We know that the electric field produced by a point charge is given by:
$E = \dfrac{1}{4\pi\epsilon_0}\dfrac{q}{r^2} = \dfrac{kq}{r^2}$, where $k=\dfrac{1}{4\pi\epsilon_0}$, q is the magnitude of the point charge and r is the distance from the point charge.
From this we have $E \propto q$ and $E \propto \dfrac{1}{r^2}$.
Since all the charges on the clock are the same distance from the centre, the only influencing factor will be $E \propto q$. And we also know that electric field lines are always directed towards a negative point charge. Thus, the electric field between two charges is directed towards the charge with a bigger magnitude. This results in electric field lines directed as indicated by lines $E_1, E_2, E_3, E_4, E_5$and $E_6$ in the figure.
Now, since the difference in the charges between the diametrically opposite point charges is -6q, for all such charges the magnitude of the electric field experienced is the same, say E. Therefore, the magnitude of vectors lines $E_1, E_2, E_3, E_4, E_5$ and $E_6$ will be E each.

Also, every point charge is placed on the dial at an angle of $\dfrac{360}{12} = 30^{\circ}$ apart.
We know that if the magnitude of two vectors and their resultant is the same, then the angle between the two vectors will be $120^{\circ}$
Therefore, if we begin at the electric field vector $E_1$, the next influencing field vector which is at $120^{\circ}$ from it is vector $E_5$. The resultant of these two field vectors will be at $60^{\circ}$ which is nothing but in the direction of the vector $E_3$.
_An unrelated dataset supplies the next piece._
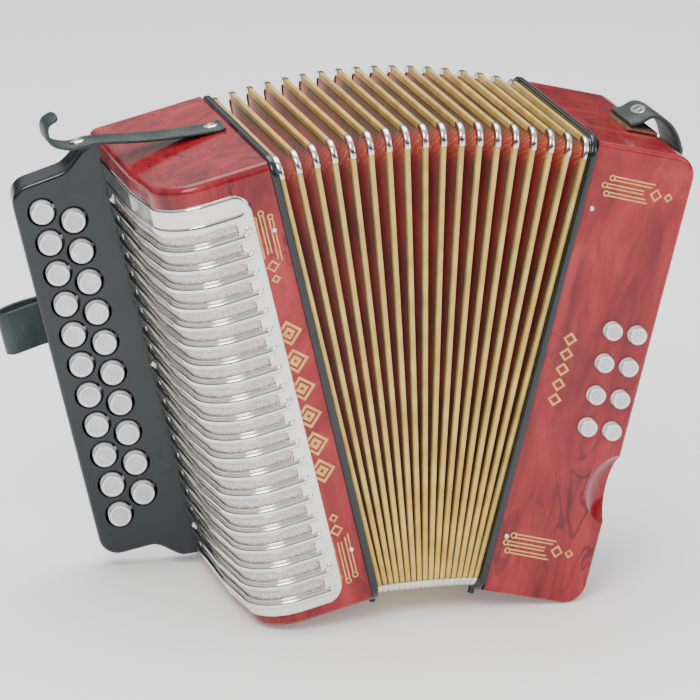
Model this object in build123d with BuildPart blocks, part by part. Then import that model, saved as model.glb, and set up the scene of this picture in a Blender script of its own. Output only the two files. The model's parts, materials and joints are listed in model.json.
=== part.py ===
from build123d import *

import os
from math import asin, atan2, cos, degrees, hypot, radians, sin

# Two-row button accordion, bellows part open in a fan, standing on the outer
# lower edges of its two casings.
#
# The treble pieces are drawn upright in the treble casing's own frame: x = 0 at
# the bellows face and negative towards the buttons, y = 0 at the front face and
# positive towards the player, z = 0 at the bottom face. The bass pieces use the
# same frame mirrored, with x positive towards the strap. Each piece is seated in
# the standing instrument once it is finished. All sizes are in millimetres.

# ---- driving dimensions -------------------------------------------------------
casing_height = 280.0
casing_depth = 156.0
casing_wall = 6.0

treble_width = 71.0
nose_radius = 26.0          # rounded front corner under the grille
nose_setback = 3.0          # the end face steps in by this much at the nose
nose_taper_y = 60.0         # where the end face reaches its full width
top_round = 5.0             # rounded front edge of the treble casing

bass_width = 63.7
bass_outer_round = 13.0     # outer top and bottom edges of the bass casing
bass_back_round = 9.0       # upright edge at the back
bass_edge_round = 3.0       # every other long edge

fold_count = 17             # folds, one fewer than the taped ridges
fold_pitch = 3.35           # ridge to ridge when the bellows are closed
fan_angle = 27.3            # angle between the casings as the instrument stands
fan_more = 18.0             # further opening beyond that
fold_depth = 24.0           # ridge to valley
ridge_card = 2.2            # one taped ridge with its two cards
fold_block = 5.9            # a pair of ridges pressed flat
bellows_corner = 9.0
bellows_inset = 1.0         # bellows inside the casing's outline
frame_thick = 4.6           # black bellows frame
frame_proud = 2.0           # frame beyond the casing's outline
stand_off = 6.2             # casing face to the plane of the first ridge

sheet = 0.9                 # grille metal
grille_edge_x = -15.0
grille_low = 7.5
grille_high = 268.0
grille_back = 130.0
grille_corner = 12.0
rib_count = 20
rib_pitch = 11.9
rib_first = 15.6
rib_tall = 5.4
rib_proud = 2.2
window_edge_x = -26.0
window_back = 118.0
casing_window_edge_x = -22.0
casing_window_low = 12.0
casing_window_high = 250.0
casing_window_back = 124.0
cloth = 0.8

board_angle = 7.5           # the fingerboard faces slightly outwards
board_front_y = 133.0
board_thick = 21.0
board_face = 5.0
board_wall = 4.0
board_back = 3.0
board_reach = 58.0          # how far it stands out from the casing
board_low = 20.5
board_high = 264.0

button_radius = 7.0
button_gap = 1.7            # round each treble button
button_proud = 3.6
button_depth = 6.0
button_pitch = 19.9
outer_reach = 42.0          # outer column from the casing
inner_reach = 25.0
outer_top = 245.2           # highest button
outer_count = 11
inner_count = 10
key_turn = 5.0              # degrees a treble key turns when pressed

soundboard_x = -25.0        # treble soundboard, bellows side
soundboard_thick = 6.0
axle_radius = 1.5
axle_clearance = 0.05
axle_x = -61.5
axle_y = 145.5
hub_radius = 3.4
lever_width = 4.0
lever_thick = 2.6
lever_bend_x = -45.0
pallet_lift = 0.3           # leather nap between pallet and soundboard
pallet_thick = 4.0
pallet_long = 22.0
pallet_gap = 3.3            # between neighbouring pallets
outer_pallet_y = 62.0
inner_pallet_y = 96.0
hole_long = 14.0
hole_wide = 9.0

block_low = 34.0
block_high = 246.0
block_thick = 22.0
block_tall = 37.0           # soundboard to the block's crown
block_count = 11
chamber_tall = 28.0
chamber_wide = 13.0
plate_thick = 1.5
reed_thick = 0.6

bass_soundboard_x = 20.0
bass_button_radius = 5.5
bass_button_gap = 0.5
bass_button_proud = 4.2
bass_travel = 3.6
bass_columns = (37.4, 53.0)
bass_rows = (170.0, 150.0, 130.0, 110.0)
plunger_radius = 2.0
plunger_long = 24.0
plunger_clearance = 0.1
guide_y = 15.0
guide_thick = 3.0
guide_tall = 84.0
guide_z = 140.0

air_button_z = 69.0
air_button_y = 34.0
air_button_radius = 7.0
air_travel = 4.0

cover_thick = 4.0
cover_margin = 14.0
cover_gap = 0.25

scoop_radius = 27.0         # thumb scoop in the front edge, beside the air button
scoop_out = 6.3
scoop_front = 14.0
scoop_z = 74.0
scoop_block = 15.0
scoop_block_deep = 12.0
scoop_block_tall = 46.0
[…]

Therefore, the total magnitude of the electric field in the direction of vector $E_3$ will be the sum of the original field magnitude, and the resultant field of vectors $E_1$ and $E_5$ will be $|E_3|= E+E = 2E$
Similarly, if we begin at the electric field vector $E_2$, the next influencing field vector which is at $120^{\circ}$ from it is vector $E_ 6$. The resultant of these two field vectors will be at $60^{\circ}$ which is nothing but in the direction of the vector $E_4$.
Therefore, the total magnitude of the electric field in the direction of vector $E_4$ will be the sum of the original field magnitude, and the resultant field of vectors $E_2$ and $E_6$ will be $|E_4|= E+E = 2E$
Therefore, the net electric field at the centre of the dial will be the resultant of the total electric field vectors $E_3$ and $E_4$. Since the magnitude of $E_3$ and $E_4$ are the same, we can say that the resultant field vector will be at the bisector line of the angle between the two. This is indicated by the blue line in the figure.
Thus, the net electric field due to all these point charges arranged about the dial of the clock is directed between charges -9q and -10q. If the hour hand was at this position, it would indicate a time of $9:30$.
In conclusion, the time at which the electric field and the hour hand point in the same direction will be when the clock strikes $9:30$.

Note : Let us see the physical proof for why the angle between two vectors $E_1, E_2$ of the same magnitude (say, E) whose resultant $E_R$ also has the same magnitude E are aligned at an angle $120^{\circ}$.
The resultant of the two vectors using parallelogram law of vector addition is given as:
$E_R^2 = E_1^2 + E_2^2 + 2E_1 E_2 cos\theta$
$\Rightarrow E^2 = E^2+E^2+2(E)(E)cos\theta \Rightarrow E^2 = 2E^2+2E^2cos\theta \Rightarrow E^2 = 2E^2(1+cos\theta)$
$\Rightarrow \dfrac{1}{2} – 1 =cos\theta \Rightarrow \theta = cos^{-1}\left(-\dfrac{1}{2}\right) = 120^{\circ}$
This justifies our claim in the problem.